A memory corruption attack happens when an attacker exploits flaws in how a program handles memory, leading to crashes, unauthorized access, or full system takeover. These vulnerabilities are common in C and C++ applications due to manual memory management and lack of built-in safety checks.
C lacks built-in memory safety, leaving developers responsible for managing memory manually. This creates security risks when: Buffers are overwritten without checks. Pointers reference freed memory (use-after-free). Integer overflows lead to incorrect memory allocations. Newer languages like Rust prevent these issues at the language level, but C remains widely used in critical applications, embedded systems, and legacy codebases.

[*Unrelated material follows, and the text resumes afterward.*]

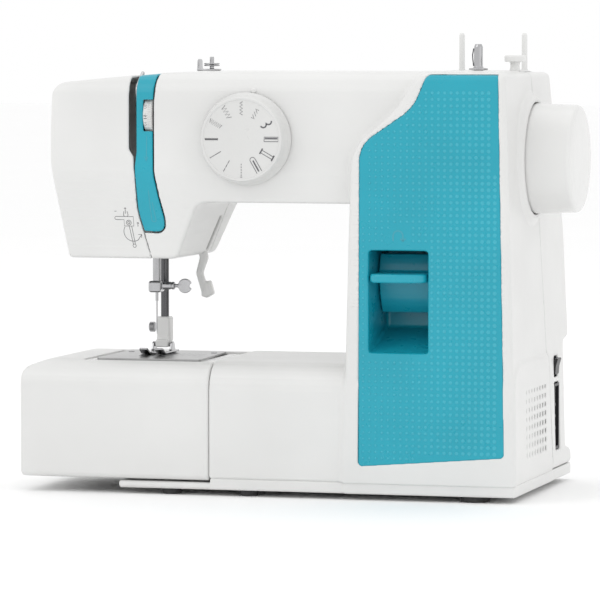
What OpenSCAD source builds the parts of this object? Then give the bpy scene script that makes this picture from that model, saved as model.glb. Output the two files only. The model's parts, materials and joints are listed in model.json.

Attackers exploit various memory vulnerabilities, including: Buffer Overflows – Overwriting adjacent memory, leading to crashes or execution hijacking. Use-After-Free (UAF) – Accessing memory after it has been freed, allowing attackers to modify sensitive data. Return-Oriented Programming (ROP) – Bypassing DEP and ASLR using existing code snippets. Heap Spraying – Placing malicious payloads in predictable locations in memory.
Attackers use techniques like stack smashing, heap spraying, and ROP chains to take control of a vulnerable application. Once exploited, they can execute arbitrary code, escalate privileges, install malware, or exfiltrate sensitive data.
Memory corruption attacks can lead to: Regulatory fines (GDPR, HIPAA, PCI DSS) due to data breaches. Operational downtime from system crashes or ransomware attacks. Reputation damage that results in customer and revenue loss. Legal liability and lawsuits after a security breach.